I want to be present at the Respect Life Mass and to celebrate our Centennial in good conscience. But I also want to know that the Church I love is willing to listen to those for whom this tribute remains a source of pain, confusion, and exclusion.
Your Excellency, I remain obedient to your pastoral authority, but I also remain compelled by conscience and prayer to ask that this conversation be allowed to take place. I believe that such listening would not diminish our celebration, but purify it.
Thank you for taking the time to read this letter. Please know of my prayers for you and for our Diocese during this significant year.
Respectfully in Christ,
Darrell
My Story
Photo used by permission of Douglas Kirkland/Corbis via Getty Images
Memorial in the Grotto of St. Mary’s Cathedral. The inscription says: “In memory of the death of innocence of the victims of clergy sexual abuse. When innocence dies…a life stops. It is essential that we never forget.“
I was one of “the few” Bishop Zurek spoke of in this letter. He first posted it in August of 2019, and in response to my, “calling out all the more“, he kept reposting it atop the diocesan news page until December 11, 2019. There it remains to this day.
Fr. Ed Graff, brought here from Philadelphia by Bishop Matthiesen, was arrested in 2002 for sexually assaulting a minor and died later that year in jail. Despite the harm linked to his ministry, he was buried in an honored section of Llano Cemetery among our pioneering clergy — a decision that continues to wound survivors and raise hard questions for our diocese.

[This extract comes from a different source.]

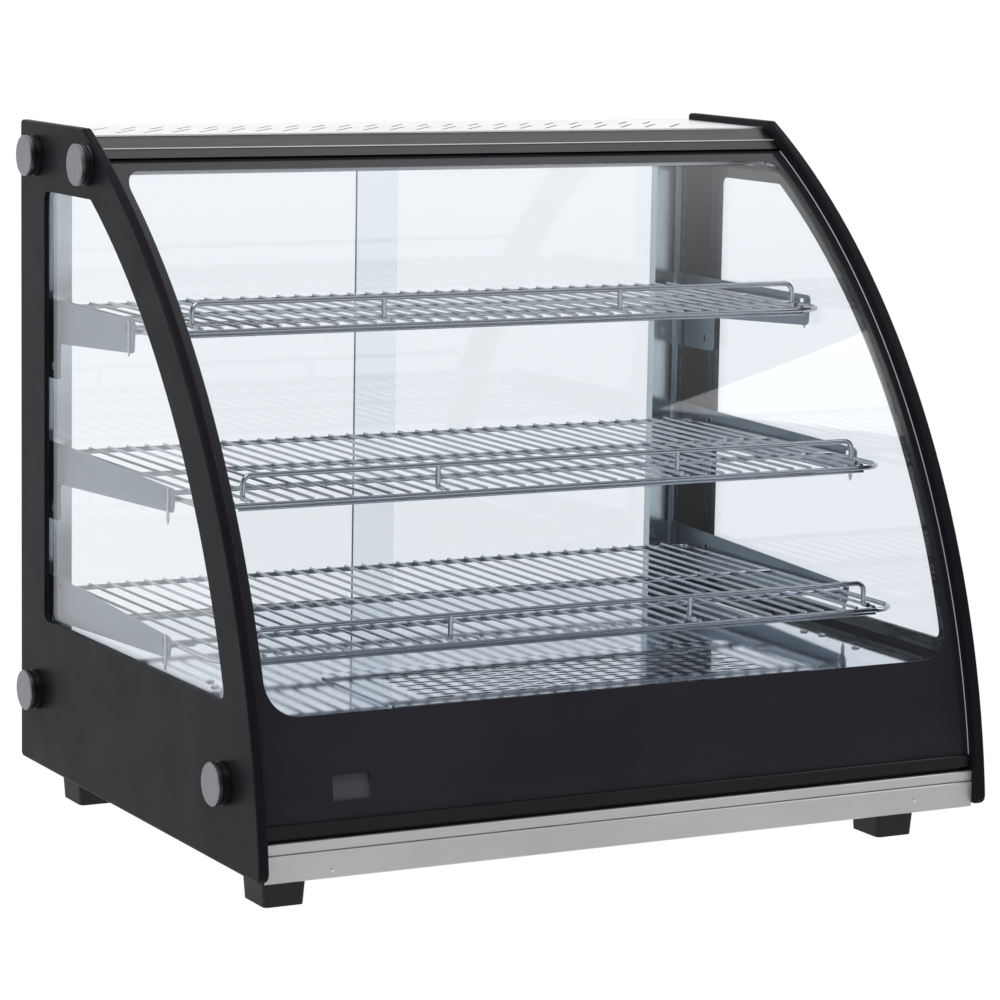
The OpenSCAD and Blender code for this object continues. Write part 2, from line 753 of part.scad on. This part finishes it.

Bishop Matthiesen, who rode the white horse of public activism even as he brought abusive priests into our diocese such as John Salazar—wounds that still mark us today. I spoke with him often, pleading with him to reconsider his “no regrets” about bringing those priests here…
Bishop Zurek, who told the Diocese of Amarillo he had “no facts” about the Philadelphia report even as Amarillo’s connection to that tragedy was headline news. When I continued to speak out, as Bishop Yanta had once urged me to do, he later wrote that I was not among the faithful and loyal disciples whom the Lord Jesus desires.